# Exercise task
Write out the whole listing again, exactly as given.

# Provided data
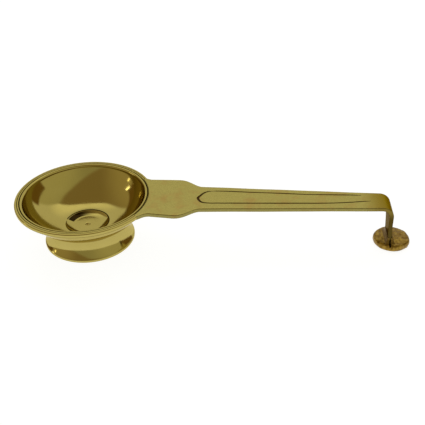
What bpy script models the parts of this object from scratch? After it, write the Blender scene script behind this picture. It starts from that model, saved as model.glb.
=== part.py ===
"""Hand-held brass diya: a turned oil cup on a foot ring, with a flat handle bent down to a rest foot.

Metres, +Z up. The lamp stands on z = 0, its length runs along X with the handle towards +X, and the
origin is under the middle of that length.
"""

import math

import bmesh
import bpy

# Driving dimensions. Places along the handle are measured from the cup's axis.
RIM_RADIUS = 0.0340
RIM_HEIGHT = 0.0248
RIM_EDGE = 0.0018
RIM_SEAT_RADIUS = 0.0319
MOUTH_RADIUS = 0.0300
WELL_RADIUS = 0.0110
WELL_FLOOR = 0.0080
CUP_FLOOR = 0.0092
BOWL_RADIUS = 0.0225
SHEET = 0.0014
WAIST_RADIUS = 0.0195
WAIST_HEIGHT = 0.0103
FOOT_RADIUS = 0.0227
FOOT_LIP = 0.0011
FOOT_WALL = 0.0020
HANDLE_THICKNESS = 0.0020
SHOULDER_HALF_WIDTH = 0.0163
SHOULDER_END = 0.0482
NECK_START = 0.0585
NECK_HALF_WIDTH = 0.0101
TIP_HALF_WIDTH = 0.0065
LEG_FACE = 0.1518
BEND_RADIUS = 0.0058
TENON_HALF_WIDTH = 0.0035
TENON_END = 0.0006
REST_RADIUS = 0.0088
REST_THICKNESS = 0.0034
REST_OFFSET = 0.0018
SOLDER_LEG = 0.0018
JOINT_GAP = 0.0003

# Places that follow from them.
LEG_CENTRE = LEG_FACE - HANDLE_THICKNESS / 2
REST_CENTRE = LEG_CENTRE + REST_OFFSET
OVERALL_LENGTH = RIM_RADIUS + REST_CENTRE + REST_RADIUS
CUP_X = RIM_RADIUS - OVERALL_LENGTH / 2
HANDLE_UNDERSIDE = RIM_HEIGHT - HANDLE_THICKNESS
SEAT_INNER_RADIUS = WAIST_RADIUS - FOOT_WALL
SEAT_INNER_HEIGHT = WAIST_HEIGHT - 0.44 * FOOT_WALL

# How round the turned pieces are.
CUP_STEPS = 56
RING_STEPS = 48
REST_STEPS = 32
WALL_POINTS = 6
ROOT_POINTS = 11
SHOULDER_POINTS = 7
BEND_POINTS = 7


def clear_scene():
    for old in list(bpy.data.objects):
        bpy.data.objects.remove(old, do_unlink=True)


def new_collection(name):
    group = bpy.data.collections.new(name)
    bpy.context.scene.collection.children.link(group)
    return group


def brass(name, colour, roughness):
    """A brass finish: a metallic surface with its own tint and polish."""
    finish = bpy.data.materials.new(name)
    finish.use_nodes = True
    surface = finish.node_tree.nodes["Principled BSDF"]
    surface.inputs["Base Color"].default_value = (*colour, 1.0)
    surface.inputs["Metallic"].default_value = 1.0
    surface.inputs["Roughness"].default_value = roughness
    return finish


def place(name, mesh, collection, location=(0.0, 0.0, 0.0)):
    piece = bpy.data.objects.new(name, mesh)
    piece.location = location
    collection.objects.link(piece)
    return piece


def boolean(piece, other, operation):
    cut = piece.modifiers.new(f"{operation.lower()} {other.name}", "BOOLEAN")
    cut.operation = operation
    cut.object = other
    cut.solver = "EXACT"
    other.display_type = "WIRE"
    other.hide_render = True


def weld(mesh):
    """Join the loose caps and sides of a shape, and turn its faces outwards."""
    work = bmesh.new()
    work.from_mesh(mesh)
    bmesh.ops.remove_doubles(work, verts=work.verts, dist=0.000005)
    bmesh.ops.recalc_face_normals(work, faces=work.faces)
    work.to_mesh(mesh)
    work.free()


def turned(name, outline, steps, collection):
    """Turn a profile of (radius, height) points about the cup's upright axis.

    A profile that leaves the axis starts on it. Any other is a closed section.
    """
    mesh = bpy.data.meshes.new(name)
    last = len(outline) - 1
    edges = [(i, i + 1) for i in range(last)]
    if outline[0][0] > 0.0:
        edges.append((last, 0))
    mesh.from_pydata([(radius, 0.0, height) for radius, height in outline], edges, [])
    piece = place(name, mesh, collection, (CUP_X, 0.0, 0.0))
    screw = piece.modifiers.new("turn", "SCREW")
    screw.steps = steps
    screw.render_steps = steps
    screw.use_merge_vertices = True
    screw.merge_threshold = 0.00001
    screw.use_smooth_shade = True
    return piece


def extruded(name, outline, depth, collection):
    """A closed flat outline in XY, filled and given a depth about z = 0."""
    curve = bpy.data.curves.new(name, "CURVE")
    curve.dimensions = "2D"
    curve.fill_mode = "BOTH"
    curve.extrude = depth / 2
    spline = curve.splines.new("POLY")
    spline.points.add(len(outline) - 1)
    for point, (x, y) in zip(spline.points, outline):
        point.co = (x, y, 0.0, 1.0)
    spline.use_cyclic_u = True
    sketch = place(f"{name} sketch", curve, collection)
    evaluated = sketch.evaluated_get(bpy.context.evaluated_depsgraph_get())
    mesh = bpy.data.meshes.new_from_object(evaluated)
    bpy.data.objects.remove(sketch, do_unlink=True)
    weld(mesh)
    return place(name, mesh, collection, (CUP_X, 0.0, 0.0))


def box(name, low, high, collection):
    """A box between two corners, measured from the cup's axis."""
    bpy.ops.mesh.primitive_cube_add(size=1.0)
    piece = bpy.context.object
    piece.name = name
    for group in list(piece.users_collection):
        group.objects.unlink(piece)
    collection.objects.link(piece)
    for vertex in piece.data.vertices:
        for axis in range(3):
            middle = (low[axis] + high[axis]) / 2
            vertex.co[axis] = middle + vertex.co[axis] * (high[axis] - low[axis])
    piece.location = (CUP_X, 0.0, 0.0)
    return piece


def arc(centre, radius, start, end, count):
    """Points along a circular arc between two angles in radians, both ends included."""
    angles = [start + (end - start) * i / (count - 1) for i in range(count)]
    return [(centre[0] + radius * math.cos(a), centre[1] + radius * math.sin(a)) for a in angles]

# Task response
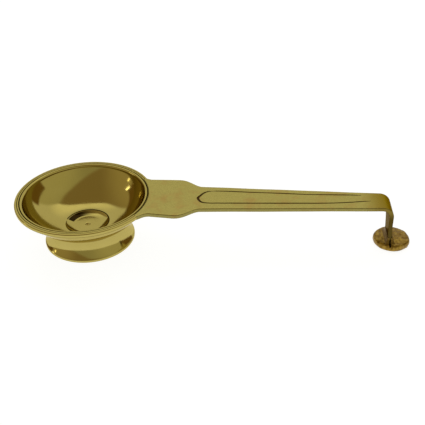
What bpy script models the parts of this object from scratch? After it, write the Blender scene script behind this picture. It starts from that model, saved as model.glb.
=== part.py ===
"""Hand-held brass diya: a turned oil cup on a foot ring, with a flat handle bent down to a rest foot.

Metres, +Z up. The lamp stands on z = 0, its length runs along X with the handle towards +X, and the
origin is under the middle of that length.
"""

import math

import bmesh
import bpy

# Driving dimensions. Places along the handle are measured from the cup's axis.
RIM_RADIUS = 0.0340
RIM_HEIGHT = 0.0248
RIM_EDGE = 0.0018
RIM_SEAT_RADIUS = 0.0319
MOUTH_RADIUS = 0.0300
WELL_RADIUS = 0.0110
WELL_FLOOR = 0.0080
CUP_FLOOR = 0.0092
BOWL_RADIUS = 0.0225
SHEET = 0.0014
WAIST_RADIUS = 0.0195
WAIST_HEIGHT = 0.0103
FOOT_RADIUS = 0.0227
FOOT_LIP = 0.0011
FOOT_WALL = 0.0020
HANDLE_THICKNESS = 0.0020
SHOULDER_HALF_WIDTH = 0.0163
SHOULDER_END = 0.0482
NECK_START = 0.0585
NECK_HALF_WIDTH = 0.0101
TIP_HALF_WIDTH = 0.0065
LEG_FACE = 0.1518
BEND_RADIUS = 0.0058
TENON_HALF_WIDTH = 0.0035
TENON_END = 0.0006
REST_RADIUS = 0.0088
REST_THICKNESS = 0.0034
REST_OFFSET = 0.0018
SOLDER_LEG = 0.0018
JOINT_GAP = 0.0003

# Places that follow from them.
LEG_CENTRE = LEG_FACE - HANDLE_THICKNESS / 2
REST_CENTRE = LEG_CENTRE + REST_OFFSET
OVERALL_LENGTH = RIM_RADIUS + REST_CENTRE + REST_RADIUS
CUP_X = RIM_RADIUS - OVERALL_LENGTH / 2
HANDLE_UNDERSIDE = RIM_HEIGHT - HANDLE_THICKNESS
SEAT_INNER_RADIUS = WAIST_RADIUS - FOOT_WALL
SEAT_INNER_HEIGHT = WAIST_HEIGHT - 0.44 * FOOT_WALL

# How round the turned pieces are.
CUP_STEPS = 56
RING_STEPS = 48
REST_STEPS = 32
WALL_POINTS = 6
ROOT_POINTS = 11
SHOULDER_POINTS = 7
BEND_POINTS = 7


def clear_scene():
    for old in list(bpy.data.objects):
        bpy.data.objects.remove(old, do_unlink=True)


def new_collection(name):
    group = bpy.data.collections.new(name)
    bpy.context.scene.collection.children.link(group)
    return group


def brass(name, colour, roughness):
    """A brass finish: a metallic surface with its own tint and polish."""
    finish = bpy.data.materials.new(name)
    finish.use_nodes = True
    surface = finish.node_tree.nodes["Principled BSDF"]
    surface.inputs["Base Color"].default_value = (*colour, 1.0)
    surface.inputs["Metallic"].default_value = 1.0
    surface.inputs["Roughness"].default_value = roughness
    return finish


def place(name, mesh, collection, location=(0.0, 0.0, 0.0)):
    piece = bpy.data.objects.new(name, mesh)
    piece.location = location
    collection.objects.link(piece)
    return piece


def boolean(piece, other, operation):
    cut = piece.modifiers.new(f"{operation.lower()} {other.name}", "BOOLEAN")
    cut.operation = operation
    cut.object = other
    cut.solver = "EXACT"
    other.display_type = "WIRE"
    other.hide_render = True


def weld(mesh):
    """Join the loose caps and sides of a shape, and turn its faces outwards."""
    work = bmesh.new()
    work.from_mesh(mesh)
    bmesh.ops.remove_doubles(work, verts=work.verts, dist=0.000005)
    bmesh.ops.recalc_face_normals(work, faces=work.faces)
    work.to_mesh(mesh)
    work.free()


def turned(name, outline, steps, collection):
    """Turn a profile of (radius, height) points about the cup's upright axis.

    A profile that leaves the axis starts on it. Any other is a closed section.
    """
    mesh = bpy.data.meshes.new(name)
    last = len(outline) - 1
    edges = [(i, i + 1) for i in range(last)]
    if outline[0][0] > 0.0:
        edges.append((last, 0))
    mesh.from_pydata([(radius, 0.0, height) for radius, height in outline], edges, [])
    piece = place(name, mesh, collection, (CUP_X, 0.0, 0.0))
    screw = piece.modifiers.new("turn", "SCREW")
    screw.steps = steps
    screw.render_steps = steps
    screw.use_merge_vertices = True
    screw.merge_threshold = 0.00001
    screw.use_smooth_shade = True
    return piece


def extruded(name, outline, depth, collection):
    """A closed flat outline in XY, filled and given a depth about z = 0."""
    curve = bpy.data.curves.new(name, "CURVE")
    curve.dimensions = "2D"
    curve.fill_mode = "BOTH"
    curve.extrude = depth / 2
    spline = curve.splines.new("POLY")
    spline.points.add(len(outline) - 1)
    for point, (x, y) in zip(spline.points, outline):
        point.co = (x, y, 0.0, 1.0)
    spline.use_cyclic_u = True
    sketch = place(f"{name} sketch", curve, collection)
    evaluated = sketch.evaluated_get(bpy.context.evaluated_depsgraph_get())
    mesh = bpy.data.meshes.new_from_object(evaluated)
    bpy.data.objects.remove(sketch, do_unlink=True)
    weld(mesh)
    return place(name, mesh, collection, (CUP_X, 0.0, 0.0))


def box(name, low, high, collection):
    """A box between two corners, measured from the cup's axis."""
    bpy.ops.mesh.primitive_cube_add(size=1.0)
    piece = bpy.context.object
    piece.name = name
    for group in list(piece.users_collection):
        group.objects.unlink(piece)
    collection.objects.link(piece)
    for vertex in piece.data.vertices:
        for axis in range(3):
            middle = (low[axis] + high[axis]) / 2
            vertex.co[axis] = middle + vertex.co[axis] * (high[axis] - low[axis])
    piece.location = (CUP_X, 0.0, 0.0)
    return piece


def arc(centre, radius, start, end, count):
    """Points along a circular arc between two angles in radians, both ends included."""
    angles = [start + (end - start) * i / (count - 1) for i in range(count)]
    return [(centre[0] + radius * math.cos(a), centre[1] + radius * math.sin(a)) for a in angles]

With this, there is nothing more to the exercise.